Estonia’s government has made €20 million available for farmers hit by the drought.
The drought in Latvia was declared as a “nationwide natural disaster” in June.
Farmers have been selling cattle because they don’t have enough fodder to feed them with.
"Last year we had heavy rainfall and a flood,” Dainis Rutenbergs, a farmer near the central town of Dobele, told AFP. “My fields were submerged, and I wasn't able to harvest crops. This year: the complete opposite.
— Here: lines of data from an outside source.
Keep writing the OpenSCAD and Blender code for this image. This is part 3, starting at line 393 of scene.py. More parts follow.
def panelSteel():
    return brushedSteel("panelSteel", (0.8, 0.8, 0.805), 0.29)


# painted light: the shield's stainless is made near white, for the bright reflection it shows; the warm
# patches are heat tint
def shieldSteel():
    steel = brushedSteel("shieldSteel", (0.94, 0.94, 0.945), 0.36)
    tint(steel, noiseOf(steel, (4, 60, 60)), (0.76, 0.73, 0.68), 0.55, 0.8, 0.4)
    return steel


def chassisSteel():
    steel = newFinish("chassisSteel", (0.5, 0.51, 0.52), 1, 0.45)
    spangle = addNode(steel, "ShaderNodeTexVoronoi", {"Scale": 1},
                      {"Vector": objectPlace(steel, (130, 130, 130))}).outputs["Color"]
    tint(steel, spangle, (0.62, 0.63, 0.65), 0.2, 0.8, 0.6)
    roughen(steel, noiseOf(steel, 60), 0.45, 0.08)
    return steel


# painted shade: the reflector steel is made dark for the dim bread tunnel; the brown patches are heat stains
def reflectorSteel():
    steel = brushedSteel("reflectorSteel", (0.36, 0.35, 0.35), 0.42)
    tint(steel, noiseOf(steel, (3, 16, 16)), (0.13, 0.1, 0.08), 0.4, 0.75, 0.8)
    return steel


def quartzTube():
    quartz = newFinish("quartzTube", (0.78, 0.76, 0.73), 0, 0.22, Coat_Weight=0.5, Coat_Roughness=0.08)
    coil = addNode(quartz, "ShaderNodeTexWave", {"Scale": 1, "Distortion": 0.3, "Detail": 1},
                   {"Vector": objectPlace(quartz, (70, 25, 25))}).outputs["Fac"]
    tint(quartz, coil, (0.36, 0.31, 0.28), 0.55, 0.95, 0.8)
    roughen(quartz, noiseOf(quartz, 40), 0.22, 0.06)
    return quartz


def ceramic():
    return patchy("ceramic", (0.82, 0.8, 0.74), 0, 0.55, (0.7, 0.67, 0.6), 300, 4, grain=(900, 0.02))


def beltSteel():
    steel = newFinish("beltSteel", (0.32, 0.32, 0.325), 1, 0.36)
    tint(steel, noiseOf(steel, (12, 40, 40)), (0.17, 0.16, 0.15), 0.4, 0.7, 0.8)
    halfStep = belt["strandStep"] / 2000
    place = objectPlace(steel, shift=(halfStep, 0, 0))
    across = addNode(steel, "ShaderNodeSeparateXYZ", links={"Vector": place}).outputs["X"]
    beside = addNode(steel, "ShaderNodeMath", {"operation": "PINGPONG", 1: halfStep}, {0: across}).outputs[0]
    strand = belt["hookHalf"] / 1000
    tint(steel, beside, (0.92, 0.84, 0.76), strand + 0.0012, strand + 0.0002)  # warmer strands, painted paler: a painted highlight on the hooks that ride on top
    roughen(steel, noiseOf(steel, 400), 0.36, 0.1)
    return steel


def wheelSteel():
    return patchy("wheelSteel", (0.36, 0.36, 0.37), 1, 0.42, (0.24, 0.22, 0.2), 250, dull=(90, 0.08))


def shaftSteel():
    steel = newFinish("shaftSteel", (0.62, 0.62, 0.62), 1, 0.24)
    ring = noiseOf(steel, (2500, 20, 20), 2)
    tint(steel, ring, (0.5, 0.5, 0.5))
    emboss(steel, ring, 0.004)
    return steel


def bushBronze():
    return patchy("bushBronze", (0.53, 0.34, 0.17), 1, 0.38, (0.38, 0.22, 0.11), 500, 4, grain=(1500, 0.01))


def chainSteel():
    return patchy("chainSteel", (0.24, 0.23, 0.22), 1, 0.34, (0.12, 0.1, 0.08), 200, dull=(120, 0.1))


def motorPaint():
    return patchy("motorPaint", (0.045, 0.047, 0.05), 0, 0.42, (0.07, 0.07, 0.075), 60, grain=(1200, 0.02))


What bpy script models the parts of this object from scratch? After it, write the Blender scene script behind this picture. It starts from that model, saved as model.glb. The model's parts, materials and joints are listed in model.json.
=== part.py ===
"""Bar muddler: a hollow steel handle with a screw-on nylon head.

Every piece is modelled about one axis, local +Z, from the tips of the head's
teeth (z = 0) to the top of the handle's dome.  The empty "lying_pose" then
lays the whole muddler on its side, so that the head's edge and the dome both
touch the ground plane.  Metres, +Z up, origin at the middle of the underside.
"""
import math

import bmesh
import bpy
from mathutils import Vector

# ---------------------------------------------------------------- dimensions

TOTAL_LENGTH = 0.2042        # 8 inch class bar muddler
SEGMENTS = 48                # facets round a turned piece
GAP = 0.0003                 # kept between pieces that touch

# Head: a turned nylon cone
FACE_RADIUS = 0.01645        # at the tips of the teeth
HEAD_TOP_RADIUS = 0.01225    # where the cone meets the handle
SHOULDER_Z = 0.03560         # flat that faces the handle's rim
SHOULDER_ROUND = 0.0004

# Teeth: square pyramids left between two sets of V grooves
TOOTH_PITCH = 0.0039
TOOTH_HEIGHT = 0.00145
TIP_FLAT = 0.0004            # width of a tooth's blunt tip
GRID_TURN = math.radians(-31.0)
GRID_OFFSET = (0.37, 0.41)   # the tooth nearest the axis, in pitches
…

I worry about my bank loans."
The Latvian Orchardman Association warned 90% of cranberries, 60% of strawberries and 40% to 50% of apples and pears could be lost this year.
Switzerland’s army in August began airlifting water to thirsty cows suffering amid the heatwave in high-altitude pastures.
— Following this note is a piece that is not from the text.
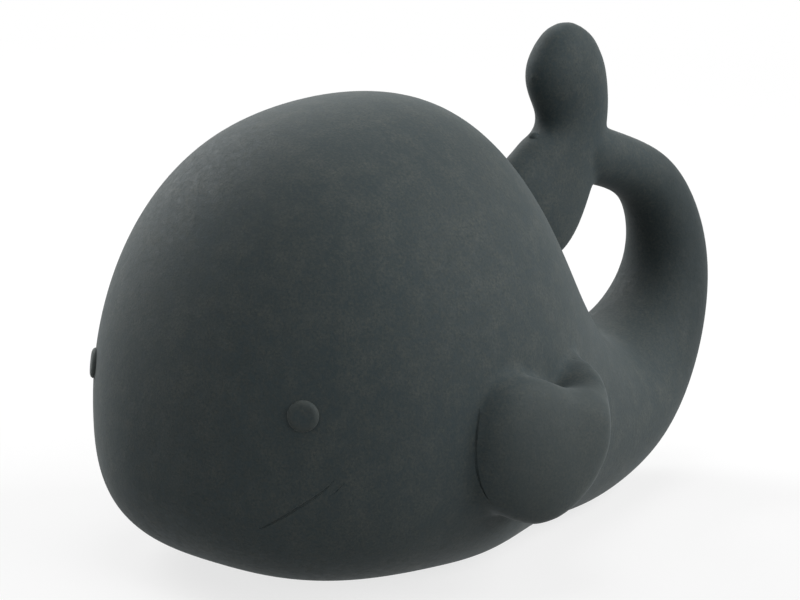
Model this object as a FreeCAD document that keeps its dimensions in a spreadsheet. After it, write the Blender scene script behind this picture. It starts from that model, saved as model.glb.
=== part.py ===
import FreeCAD, Part
import Sketcher
import math
import os

# A squeezable rubber bath whale with a squeaker plugged into its belly.
# Millimetres. The whale faces -Y, +X is its left, +Z is up. The origin is on the
# floor under the widest part of the head.

Vector = FreeCAD.Vector

SIZES = [
    # outer form of the whale
    ("nose_reach", 36.7, "nose tip ahead of the origin"),
    ("tail_reach", 81.0, "rearmost point of the tail's centre line behind the origin"),
    ("head_width", 77.4, "across the cheeks"),
    ("head_height", 73.2, "floor to crown"),
    ("tail_thickness", 14.0, "tail where it turns upwards"),
    ("wall", 2.6, "rubber wall"),
    # flukes, two round lobes that lie in the middle plane
    ("fluke_length", 22.4, "root to tip of the upper lobe"),
    ("upper_fluke_width", 15.6, "upper lobe, front to back"),
    ("lower_fluke_width", 18.8, "lower lobe, across"),
    ("fluke_thickness", 10.4, "each lobe, side to side"),
    ("upper_fluke_lean", 13.5, "degrees that the upper lobe leans forward"),
    # flippers
    ("flipper_length", 24.5, "front crease to rear rim"),
    ("flipper_height", 24.5, "top to bottom"),
    ("flipper_bulge", 5.4, "how far its outside swells from its middle"),
    ("flipper_foot", 11.0, "height of its lowest point over the floor"),
    # eyes
    ("eye_width", 5.2, "across the moulded dome"),
    ("eye_rise", 1.1, "how far the dome stands out"),
    ("eye_height", 31.7, "over the floor"),
    ("eye_spread", 40.5, "degrees from the nose to each eye"),
    # seat for the squeaker in the belly
    ("squeaker_place", 22.0, "upright axis of the squeaker behind the origin"),
    ("boss_width", 27.0, "thick ring of rubber round the hole"),
    ("boss_rise", 2.0, "boss above the inner floor"),
    ("recess_depth", 1.6, "pocket for the flange"),
    ("recess_gap", 0.3, "between flange edge and pocket"),
    ("neck_gap", 0.1, "between neck and hole"),
    # squeaker housing
    ("flange_width", 19.4, "outside flange"),
    ("flange_thickness", 1.2, "outside flange and the grille in it"),
    ("neck_width", 12.8, "through the rubber"),
    ("barb_width", 17.0, "ridge that holds the housing in the rubber"),
    ("barb_height", 2.8, "length of the ridge"),
    ("barb_gap", 0.1, "between ridge and boss"),
    ("barrel_width", 11.0, "inner end"),
    ("barrel_height", 6.0, "inner end past the ridge"),
    ("bore_width", 8.0, "air way"),
    ("grille_hole", 1.5, "air holes in the flange"),
    ("grille_circle", 5.4, "circle of the air holes"),
    ("grille_count", 6, "air holes on the circle"),
    # cap on the inner end
    ("cap_wall", 1.1, "cap's side and top"),
    ("cap_grip", 2.2, "how far the cap goes over the barrel"),
    ("cap_gap", 0.05, "between cap and barrel"),
    ("cap_hole", 1.4, "air holes in the cap"),
    ("cap_circle", 4.6, "circle of the air holes"),
    ("cap_count", 5, "air holes on the circle"),
    # reed, a thin tongue over a channel
    ("reed_gap", 0.05, "between the reed pieces and the bore"),
    ("seat_height", 9.6, "half-round piece with the channel"),
    ("channel_width", 2.2, "channel under the tongue"),
    ("channel_depth", 1.7, "channel under the tongue"),
    ("channel_end", 1.2, "solid end of the channel"),
    ("seat_relief", 0.45, "how far the seat falls away at its free end"),
    ("wedge_height", 3.0, "half-round piece that clamps the tongue"),
    ("tongue_width", 3.2, "tongue"),
    ("tongue_thickness", 0.2, "tongue"),
    ("tongue_root", 1.2, "length of tongue inside the clamp"),
    ("tongue_tip_gap", 0.6, "seat's end past the tongue's tip"),
    ("tongue_gap", 0.08, "on each face of the tongue"),
    # shared
    ("overrun", 1.0, "how far every cutting shape passes the surface"),
]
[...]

The federal government is cutting import tariffs on livestock feed to help farmers struggling in the drought.
Philippe Leuba, head of economy and sport, said Switzerland had not seen a drought like this year’s since 1921.
Dead fish have been recovered from the Rhine in Switzerland as the heatwave causes water temperatures to rise, which affects oxygen levels.
The government declared Lithuania’s drought a nationwide emergency in July.
Spring crop yields were estimated to be 15% to 50% down on 2006 levels, according to Lithuania’s agriculture ministry.
The country has asked the EU for permission to allow its livestock to graze on farmland reserved for preserving the environment.
Lithuania's total grain output is forecast to decline to 5.5 million tonnes due to the drought, down 13% on last year.
The drought has hit Denmark particularly hard, with the spring harvest of grains and vegetables down 40% to 50%, according to Troels Toft, an official with the Danish Agriculture and Food Council.
The losses will cost the country's farming industry around $944 million, Toft added.
"We haven't seen anything like this for the last 150 years or so," he said. "When you drive around Denmark, it's not the country we are used to seeing. Some farmers will go bankrupt, that's for sure. If you had problems before the drought then this can be the push over the edge."